Living Machines

“Living Machine” located at Findhorn Ecovillage, Scotland – L. Schnadt Wikimedia Commons

Dr. Käthe Seidel first explored the use of swamps, marshes and other wetlands to filter and purify wastewater in the early 1950s. In the 1970s, Dr. John Todd and his collaborators at the New Alchemy Institute, applyed these concepts in the self-sustaining bioshelters they called Arks (One of their first clients was the Government of Canada, which contracted the PEI Ark in 1976). The lessons learned from these ambitious designs later served as the basis for a sewage treatment system that combined technology and biology to mimic natural mechanisms – Todd’s famous “Living Machine”.

In essence, living machines are a series of tanks, each containing different organic filters, bacteria, algae, micro-organisms, plants, trees, snails, and even fish, housed inside a green house to support the plant life. As wastewater passes through the micro-ecosystem of each tank, different organisms feed on the contaminants, cleaning the water without the chemicals, massive energy consumption and toxic sludge, associated with traditional sewage treatment.
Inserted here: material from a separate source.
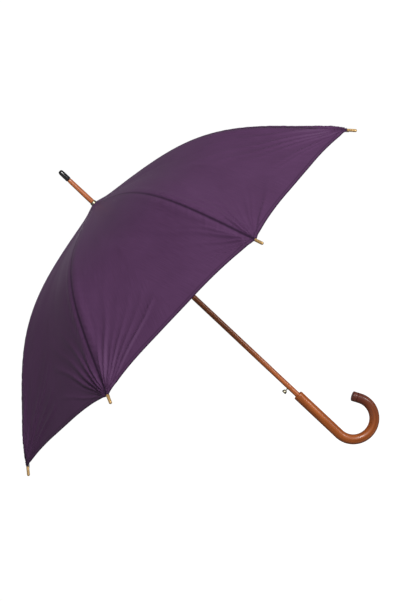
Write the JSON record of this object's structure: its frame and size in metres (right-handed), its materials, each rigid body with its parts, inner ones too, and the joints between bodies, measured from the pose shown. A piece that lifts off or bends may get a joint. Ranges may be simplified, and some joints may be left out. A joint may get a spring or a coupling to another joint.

One of the strengths of the living machine concept is flexibility; components may be added or removed to accommodate different forms of waste and other unique requirements. Today, Lining Machine Inc. (which Todd sold in 1999) produces “Next Generation Living Machines”, which utilize a more naturalized wetland system, generally eliminating the need for greenhouses and greatly reducing maintenance. Other variations of Todd’s design (under various names) have been employed at various scales, all over the world.